You can look up F distributions for an alpha level of 0.05. Click here to go directly there. We are interested in the ratio between 2 and 27 degrees of freedom, which gives us a critical F ratio of 3.3541, which our F Ratio (14.79) is much bigger than.
In fact, if we were to plot a curve of the F Distribution between 2 and 27 degrees of freedom, less than 0.001% of the total area would be more than 14.79.

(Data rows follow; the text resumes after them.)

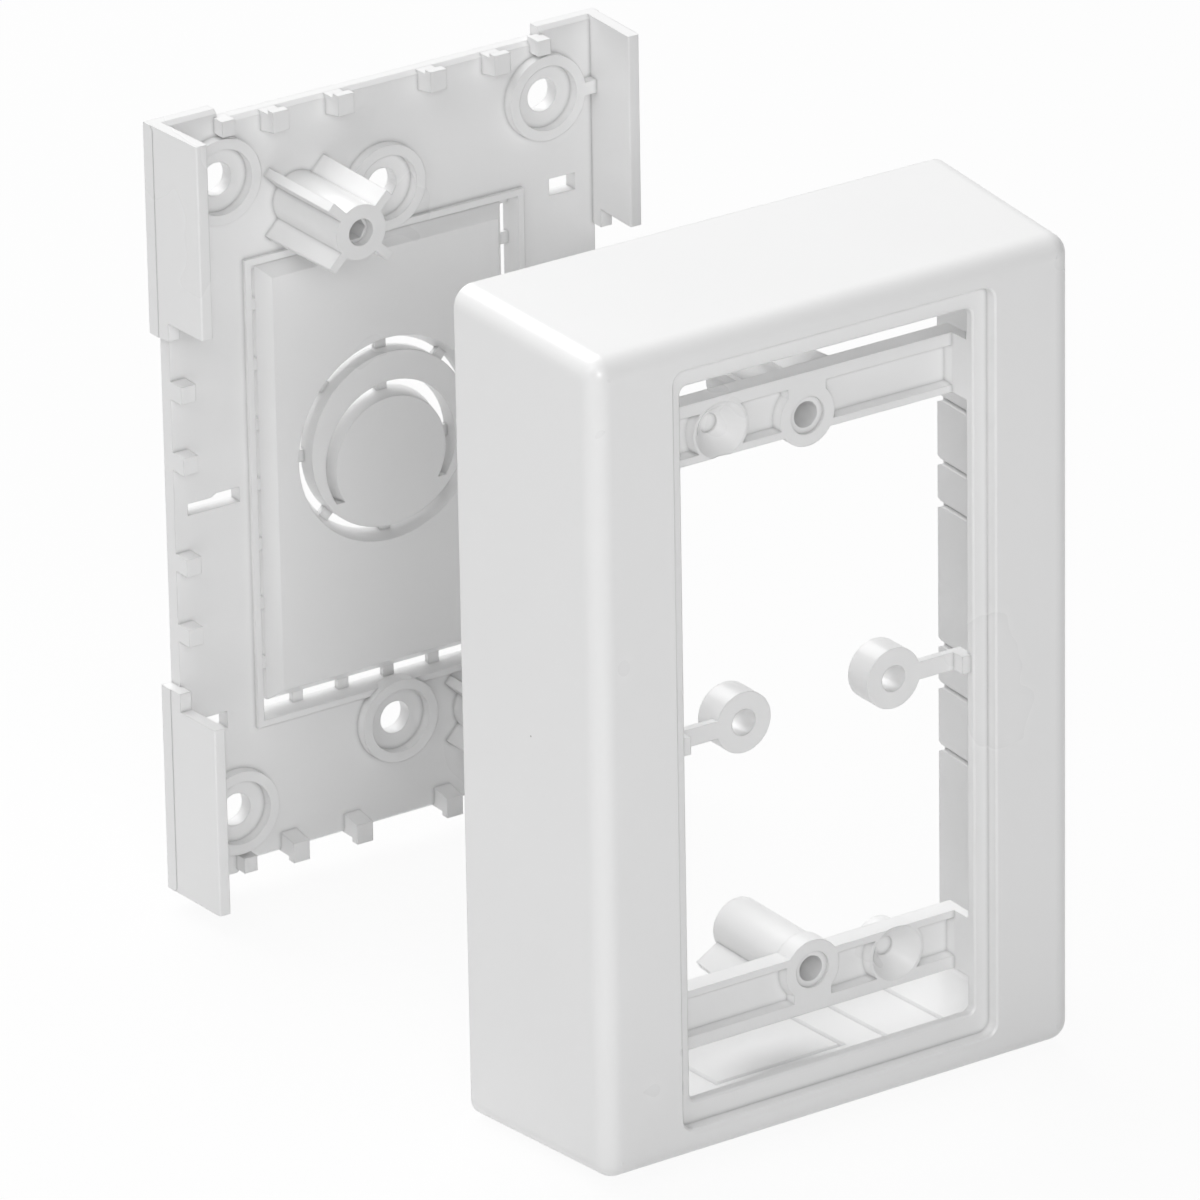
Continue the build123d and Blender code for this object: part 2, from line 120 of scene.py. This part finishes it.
class StageSettings(bpy.types.PropertyGroup):
    """Camera, floor, sky and lamps."""
    azimuth: bpy.props.FloatProperty(
        name="Azimuth", description="Camera angle round the upright axis, from straight in front",
        subtype="ANGLE", default=math.radians(-33.70))
    elevation: bpy.props.FloatProperty(
        name="Elevation", description="Camera angle above the floor", subtype="ANGLE",
        default=math.radians(23.57))
    roll: bpy.props.FloatProperty(
        name="Roll", description="Camera turn about its own axis", subtype="ANGLE",
        default=math.radians(-0.98))
    lens: bpy.props.FloatProperty(
        name="Lens", description="Focal length on a 36 mm sensor, in millimetres", default=356.0)
    distance: bpy.props.FloatProperty(
        name="Distance", description="Camera distance from its target", unit="LENGTH", default=1.621)
    target: bpy.props.FloatVectorProperty(
        name="Target", description="Point that the camera looks at", subtype="TRANSLATION", size=3,
        default=(-0.0257, -0.0952, 0.0163))
    floor_colour: bpy.props.FloatVectorProperty(
        name="Floor colour", description="Colour of the floor", subtype="COLOR", size=3,
        min=0, max=1, default=(0.86, 0.86, 0.86))
    floor_size: bpy.props.FloatProperty(
        name="Floor size", description="Width of the floor", unit="LENGTH", default=40.0)
    floor_glow: bpy.props.FloatProperty(
        name="Floor glow", description="Share of plain white in what the camera sees of the floor",
        subtype="FACTOR", min=0, max=1, default=0.93)
    sky: bpy.props.FloatProperty(
        name="Sky", description="Strength of the even light from all sides", min=0, default=0.07)
    lamp_distance: bpy.props.FloatProperty(
        name="Lamp distance", description="Distance of the lamps from the object's middle", unit="LENGTH",
        default=1.3)
    front_power: bpy.props.FloatProperty(
        name="Front power", description="Power of the lamp in front", unit="POWER", default=6.1)
    front_size: bpy.props.FloatProperty(
        name="Front size", description="Width of the lamp in front", unit="LENGTH", default=0.5)
    front_azimuth: bpy.props.FloatProperty(
        name="Front azimuth", description="Azimuth of the lamp in front", subtype="ANGLE",
        default=math.radians(-26))
    front_elevation: bpy.props.FloatProperty(
        name="Front elevation", description="Elevation of the lamp in front", subtype="ANGLE",
        default=math.radians(24))
    left_power: bpy.props.FloatProperty(
        name="Left power", description="Power of the lamp at the left", unit="POWER", default=4.5)
    left_size: bpy.props.FloatProperty(
        name="Left size", description="Width of the lamp at the left", unit="LENGTH", default=1.0)
    left_azimuth: bpy.props.FloatProperty(
        name="Left azimuth", description="Azimuth of the lamp at the left", subtype="ANGLE",
        default=math.radians(-75))
    left_elevation: bpy.props.FloatProperty(
        name="Left elevation", description="Elevation of the lamp at the left", subtype="ANGLE",
        default=math.radians(50))
    back_power: bpy.props.FloatProperty(
        name="Back power", description="Power of the lamp behind and above", unit="POWER", default=13.2)
    back_size: bpy.props.FloatProperty(
        name="Back size", description="Width of the lamp behind and above", unit="LENGTH", default=1.0)
    back_azimuth: bpy.props.FloatProperty(
        name="Back azimuth", description="Azimuth of the lamp behind and above", subtype="ANGLE",
        default=math.radians(180))
    back_elevation: bpy.props.FloatProperty(
        name="Back elevation", description="Elevation of the lamp behind and above", subtype="ANGLE",
        default=math.radians(60))


def socket(sockets, identifier):
    """The one of a node's sockets that has the identifier."""
    return next(s for s in sockets if s.identifier == identifier)


def node_maker(tree):
    """Returns a function that adds a node to the tree, sets its inputs and links the given outputs."""
    def add(kind, inputs=None, **settings):
        node = tree.nodes.new(kind)
        for name, value in settings.items():
            setattr(node, name, value)
        for identifier, value in (inputs or {}).items():
            end = socket(node.inputs, identifier)
            if isinstance(value, bpy.types.NodeSocket):
                tree.links.new(value, end)
            else:
                end.default_value = value
        return node
    return add


def empty_material(name):
    """A new node material, its node maker and its output node."""
    material = bpy.data.materials.new(name)
    material.use_nodes = True
    material.node_tree.nodes.clear()
    add = node_maker(material.node_tree)
    return material, add, add("ShaderNodeOutputMaterial")


def noise(add, place, size, detail):
    """Soft random pattern in space, whose features have the given size."""
    texture = add("ShaderNodeTexNoise", {"Vector": place, "Scale": 1 / size, "Detail": detail})
    return texture.outputs["Fac"]


def stretched(add, value, low, high, new_low, new_high):
    """Maps the range from low to high to a new one, and stays at the new one's ends outside it."""
    node = add("ShaderNodeMapRange", {"Value": value, "From Min": low, "From Max": high,
                                      "To Min": new_low, "To Max": new_high})
    return node.outputs["Result"]


def mixed(add, factor, first, second, blend="MIX"):
    """The first colour with the second one blended over it."""
    node = add("ShaderNodeMix", {"Factor_Float": factor, "A_Color": first, "B_Color": second},
               data_type="RGBA", blend_type=blend)
    return socket(node.outputs, "Result_Color")


def plastic_colour(add, place, clouds, finish):
    """White with faint flow clouds, a few dark specks, and painted shade in grooves and inner corners."""
    dark = [channel * (1 - finish.cloud_contrast) for channel in finish.colour]
    light = [channel * (1 + finish.cloud_contrast) for channel in finish.colour]
    colour = mixed(add, stretched(add, clouds, *NOISE_RANGE, 0, 1), (*dark, 1), (*light, 1))
    specks = add("ShaderNodeTexVoronoi", {"Vector": place, "Scale": 1 / finish.speck_spacing})
    rim = finish.speck_radius / finish.speck_spacing
    in_speck = stretched(add, specks.outputs["Distance"], SPECK_CORE * rim, rim, 1, 0)
    colour = mixed(add, in_speck, colour, (*finish.speck_colour, 1))
    # Painted shade: ambient occlusion darkens the colour in grooves and inner corners, where shade falls
    openness = add("ShaderNodeAmbientOcclusion", {"Distance": finish.painted_shade_reach},
                   samples=PAINTED_SHADE_SAMPLES, only_local=True)
    shade = stretched(add, openness.outputs["AO"], *OPEN_RANGE, finish.painted_crevice_shade, 1)
    return mixed(add, 1, colour, shade, "MULTIPLY")


def plastic_normal(add, place, finish):
    """Surface direction with soft edges, wide sink waves and fine grain."""
    soft = add("ShaderNodeBevel", {"Radius": finish.edge_radius}, samples=EDGE_SAMPLES)
    waves = noise(add, place, finish.sink_size, detail=1)
    wavy = add("ShaderNodeBump", {"Height": waves, "Distance": finish.sink_depth,
                                  "Normal": soft.outputs["Normal"]})
    grain = noise(add, place, finish.grain_size, detail=2)
    grainy = add("ShaderNodeBump", {"Height": grain, "Distance": finish.grain_depth,
                                    "Normal": wavy.outputs["Normal"]})
    return grainy.outputs["Normal"]


def moulded_plastic(name, finish, shift):
    """Satin white plastic, whose patterns are taken from a shifted place."""
    material, add, output = empty_material(name)
    place = add("ShaderNodeTexCoord").outputs["Object"]
    place = add("ShaderNodeMapping", {"Vector": place, "Location": shift}).outputs["Vector"]
    clouds = noise(add, place, finish.cloud_size, detail=3)
    roughness = stretched(add, clouds, *NOISE_RANGE, finish.roughness - finish.gloss_spread,
                          finish.roughness + finish.gloss_spread)
    shader = add("ShaderNodeBsdfPrincipled", {
        "Base Color": plastic_colour(add, place, clouds, finish),
        "Roughness": roughness,
        "IOR": finish.ior,
        "Normal": plastic_normal(add, place, finish)})
    material.node_tree.links.new(shader.outputs["BSDF"], output.inputs["Surface"])
    return material


def dress_moulding(context, node_name, material_name):
    """Gives a moulding its own plastic."""
    finish = context.scene.outletbox_finish
    material = moulded_plastic(material_name, finish, PATTERN_SHIFT[node_name])
    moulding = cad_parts[node_name]
    moulding.data.materials.clear()
    moulding.data.materials.append(material)


class OUTLETBOX_OT_dress_cover(bpy.types.Operator):
    """Give the box cover its moulded finish"""
    bl_idname = "outletbox.dress_cover"
    bl_label = "Dress Cover"

    def execute(self, context):
        dress_moulding(context, "box_cover", "cover_plastic")
        return {"FINISHED"}


class OUTLETBOX_OT_dress_base(bpy.types.Operator):
    """Give the wall base its moulded finish"""
    bl_idname = "outletbox.dress_base"
    bl_label = "Dress Base"

    def execute(self, context):
        dress_moulding(context, "wall_base", "base_plastic")
        return {"FINISHED"}


def seen_directly(add):
    """1 on rays from the camera, a glossy surface or a clear one, and 0 on rays that carry soft light."""
    path = add("ShaderNodeLightPath")
    seen = add("ShaderNodeMath", {"Value": path.outputs["Is Camera Ray"],
                                  "Value_001": path.outputs["Is Glossy Ray"]}, operation="MAXIMUM")
    seen = add("ShaderNodeMath", {"Value": seen.outputs["Value"],
                                  "Value_001": path.outputs["Is Transmission Ray"]}, operation="MAXIMUM")
    return seen.outputs["Value"]


def floor_material(stage):
    """Pale floor that the camera sees as white, with the soft shadow kept in a share of it."""
    material, add, output = empty_material("floor_white")
    plain = add("ShaderNodeBsdfDiffuse", {"Color": (*stage.floor_colour, 1)})
    glow = add("ShaderNodeEmission", {"Color": (1, 1, 1, 1), "Strength": 1.0})
    share = add("ShaderNodeMath", {"Value": seen_directly(add), "Value_001": stage.floor_glow},
                operation="MULTIPLY")
    mix = add("ShaderNodeMixShader", {"Fac": share.outputs["Value"], "Shader": plain.outputs["BSDF"],
                                      "Shader_001": glow.outputs["Emission"]})
    material.node_tree.links.new(mix.outputs["Shader"], output.inputs["Surface"])
    return material


def add_floor(stage):
    """A flat square floor under the lowest point of the object."""
    half = stage.floor_size / 2
    corners = [(-half, -half), (half, -half), (half, half), (-half, half)]
    mesh = bpy.data.meshes.new("floor")
    mesh.from_pydata([(x, y, LOWEST.z) for x, y in corners], [], [(0, 1, 2, 3)])
    mesh.materials.append(floor_material(stage))
    floor = bpy.data.objects.new("floor", mesh)
    bpy.context.scene.collection.objects.link(floor)
    floor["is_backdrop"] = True


def direction(azimuth, elevation):
    """Unit vector from the object towards an azimuth, 0 being straight in front, and an elevation."""
    level = math.cos(elevation)
    return Vector((math.sin(azimuth) * level, -math.cos(azimuth) * level, math.sin(elevation)))


def add_lamp(stage, side):
    """A square soft lamp on one side of the object, which faces the object's middle."""
    light = bpy.data.lights.new(f"{side}_lamp", "AREA")
    light.energy = getattr(stage, f"{side}_power")
    light.size = getattr(stage, f"{side}_size")
    away = direction(getattr(stage, f"{side}_azimuth"), getattr(stage, f"{side}_elevation"))
    lamp = bpy.data.objects.new(light.name, light)
    lamp.location = MIDDLE + stage.lamp_distance * away
    lamp.rotation_euler = away.to_track_quat("Z", "Y").to_euler()
    bpy.context.scene.collection.objects.link(lamp)


def add_sky(stage):
    """Even light from all sides, which the camera and reflections see as white."""
    world = bpy.data.worlds.new("studio")
    world.use_nodes = True
    world.node_tree.nodes.clear()
    add = node_maker(world.node_tree)
    strength = add("ShaderNodeMapRange", {"Value": seen_directly(add), "To Min": stage.sky, "To Max": 1.0})
    light = add("ShaderNodeBackground", {"Color": (1, 1, 1, 1), "Strength": strength.outputs["Result"]})
    add("ShaderNodeOutputWorld", {"Surface": light.outputs["Background"]})
    bpy.context.scene.world = world


def add_camera(stage):
    """The camera looks at its target from an azimuth and an elevation, then rolls about its own axis."""
    back = direction(stage.azimuth, stage.elevation)
    level = Vector((math.cos(stage.azimuth), math.sin(stage.azimuth), 0))
    upright = back.cross(level)
    right = math.cos(stage.roll) * level + math.sin(stage.roll) * upright
    up = math.cos(stage.roll) * upright - math.sin(stage.roll) * level
    data = bpy.data.cameras.new("camera")
    data.lens = stage.lens
    camera = bpy.data.objects.new("camera", data)
    place = Vector(stage.target) + stage.distance * back
    camera.matrix_world = Matrix.Translation(place) @ Matrix((right, up, back)).transposed().to_4x4()
    bpy.context.scene.collection.objects.link(camera)
    bpy.context.scene.camera = camera


class OUTLETBOX_OT_build_stage(bpy.types.Operator):
    """Set up the white floor, the soft lamps and the camera"""
    bl_idname = "outletbox.build_stage"
    bl_label = "Build Stage"

    def execute(self, context):
        stage = context.scene.outletbox_stage
        add_floor(stage)
        add_sky(stage)
        for side in ("front", "left", "back"):
            add_lamp(stage, side)
        add_camera(stage)
        context.scene.view_settings.view_transform = "Standard"
        return {"FINISHED"}


OPERATORS = (OUTLETBOX_OT_dress_cover, OUTLETBOX_OT_dress_base, OUTLETBOX_OT_build_stage)


class OUTLETBOX_PT_studio(bpy.types.Panel):
    """Sizes, colours and build steps of the outlet box"""
    bl_idname = "OUTLETBOX_PT_studio"
    bl_label = "Outlet Box"
    bl_space_type = "VIEW_3D"
    bl_region_type = "UI"
    bl_category = "Outlet Box"

    def draw(self, context):
        for settings in (context.scene.outletbox_finish, context.scene.outletbox_stage):
            box = self.layout.box()
            for name in settings.__annotations__:
                box.prop(settings, name)
        for operator in OPERATORS:
            self.layout.operator(operator.bl_idname)


CLASSES = (FinishSettings, StageSettings, *OPERATORS, OUTLETBOX_PT_studio)


def register():
    """Adds the classes and their settings to Blender."""
    for cls in CLASSES:
        bpy.utils.register_class(cls)
    bpy.types.Scene.outletbox_finish = bpy.props.PointerProperty(type=FinishSettings)
    bpy.types.Scene.outletbox_stage = bpy.props.PointerProperty(type=StageSettings)


def unregister():
    """Takes the classes and their settings out of Blender again."""
    del bpy.types.Scene.outletbox_stage
    del bpy.types.Scene.outletbox_finish
    for cls in reversed(CLASSES):
        bpy.utils.unregister_class(cls)


def main():
    """Builds the whole scene."""
    register()
    bpy.ops.outletbox.dress_cover()
    bpy.ops.outletbox.dress_base()
    bpy.ops.outletbox.build_stage()


if __name__ == "__main__":
    main()
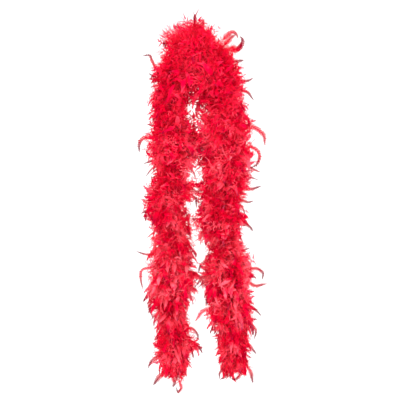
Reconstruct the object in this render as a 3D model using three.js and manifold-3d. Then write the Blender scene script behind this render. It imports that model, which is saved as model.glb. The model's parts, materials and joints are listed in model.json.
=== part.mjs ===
// A feather boa, hanging folded over a hook: one cotton cord with bunches of feathers bound along it.
// Millimetres, +Z up, the front faces -Y. The origin is the underside of the cord at the top of the fold.
import * as THREE from "three";
import { mergeVertices } from "three/addons/utils/BufferGeometryUtils.js";
import Module from "manifold-3d";

const wasm = await Module();
wasm.setup();

// Cord and thread
const cordRadius = 2.5;
const threadRadius = 0.5;
const clearance = 0.3;
const threadOffset = cordRadius + clearance + threadRadius;
const tubeSides = 8;
const stepLength = 27; // between the tube's sections along a leg
const crownStepLength = 12; // the same round the fold
const weldDistance = 1e-4;
const bendGap = 1.5; // free cord on each side of a bend between two lengths

// Lengths of the boa that bend on each other
const lengthsPerLeg = 5;
const bunchesPerLength = 3;
const bunchesOnCrown = 4;

// Feather bunches
const collarBore = 4.4; // where the quills are bound round the cord
const collarWall = 1.6;
const collarHalf = 6;
const collarSides = 8;
const quillRoot = collarBore + collarWall / 3; // the feathers start inside the collar
const featherThickness = 0.8;
const featherWidth = 22;
const widestAt = 0.55; // of the feather's length
const quillWidth = 3;
const feathersInBunch = 8;
const feathersInCrownBunch = 7;
const fullTurn = 2 * Math.PI;
const crownFan = Math.PI; // the inner side of the fold stays open
const sideReach = 66; // length of a feather that points to the front or the back
const outwardExtra = 9; // the feathers are longer on the outside than between the legs
const crownReach = 68;
const reachVariation = 4;
const featherRoll = THREE.MathUtils.degToRad(17);
const droopAtTop = 6;
const droopAtEnd = 26;
const endSkirtDroop = 66; // the last bunch hangs down past the knot
const endSkirtReach = 54;
const goldenAngle = THREE.MathUtils.degToRad(137.5);

// Cord ends
const whippingRadius = 3.7;
const whippingBore = cordRadius + clearance;
const whippingLength = 9;
const whippingSetback = 1; // from the cord's end
const threadSetback = 16; // from the cord's end
const knotRadius = 6;
const knotHeight = 11;
const knotShoulder = 0.8; // of the knot's radius, and of its height
const tailLength = 17;
const tailFlare = 4.4;
const tailWaist = 0.75; // of the flare, halfway down the tail
const tailHollow = 1;

// The cord's route, from the left end over the hook to the right end
const route = [
  [-55, 0, -872], [-63, 4, -812], [-68, 2, -752], [-72, -3, -688], [-71, -3, -620],
  [-67, 1, -560], [-73, 4, -500], [-83, 2, -445], [-80, -2, -385], [-74, -3, -320],
  [-72, 0, -250], [-72, 1, -180], [-73, 0, -120],
  [-71.5, 0, -69], [-62, 0, -33], [-36, 0, -7], [0, 0, 2.5], [36, 0, -7], [62, 0, -33], [71.5, 0, -69],
  [68, 0, -120], [69, -1, -175], [78, -2, -240], [81, 1, -300], [75, 3, -355],
  [63, 2, -405], [61, 0, -455], [70, -2, -510], [82, -3, -570], [83, 0, -630],
  [85, 2, -690], [94, 1, -750], [95, -1, -806], [100, 0, -858],
];
const leftSpring = 13; // the points of the route where the fold turns into the two legs
const rightSpring = 19;

const routePoints = route.map((point) => new THREE.Vector3(...point));
const routeCurve = new THREE.CatmullRomCurve3(routePoints, false, "centripetal");
routeCurve.arcLengthDivisions = 2000;
const routeLength = routeCurve.getLength();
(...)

10.1.2.9 In Conclusion . . .
The probability of getting an F-Ratio as large as 14.8 (or larger), if the null hypothes (x has no effect on y) is true, is less than 0.001
Or: F (between 2 and 27 degrees of freedom) = 14.79, and P < 0.001
CONGRATULATIONS!
You just ran an ANOVA completely by hand.
10.1.2.10 Prove It
Of course, we don’t run ANOVAs by hand. We don’t use all these steps to run an ANOVA. Instead we go back to the RadioTidy data, which if you View(RadioTidy)
, you will note doesn’t have any of our squares or sum squares or mean squares calculated.
And we ask R to run an ANOVA:
## Df Sum Sq Mean Sq F value Pr(>F)
## Radio 2 6301 3151 14.79 4.6e-05 ***
## Residuals 27 5752 213
## ---
## Signif. codes: 0 '***' 0.001 '**' 0.01 '*' 0.05 '.' 0.1 ' ' 1
And that command summary(ANOVA)
gives us a table exactly like the one we calculated by ourselves.
When we say that radio has a significant effect on the dust yield of unicorns in an ANOVA (F2,27=14.79, P<0.001) - you now know exactly what those numbers refer to.
And now that you’ve run it by yourself, what would you recommend to the unicorn farmers of Scotland?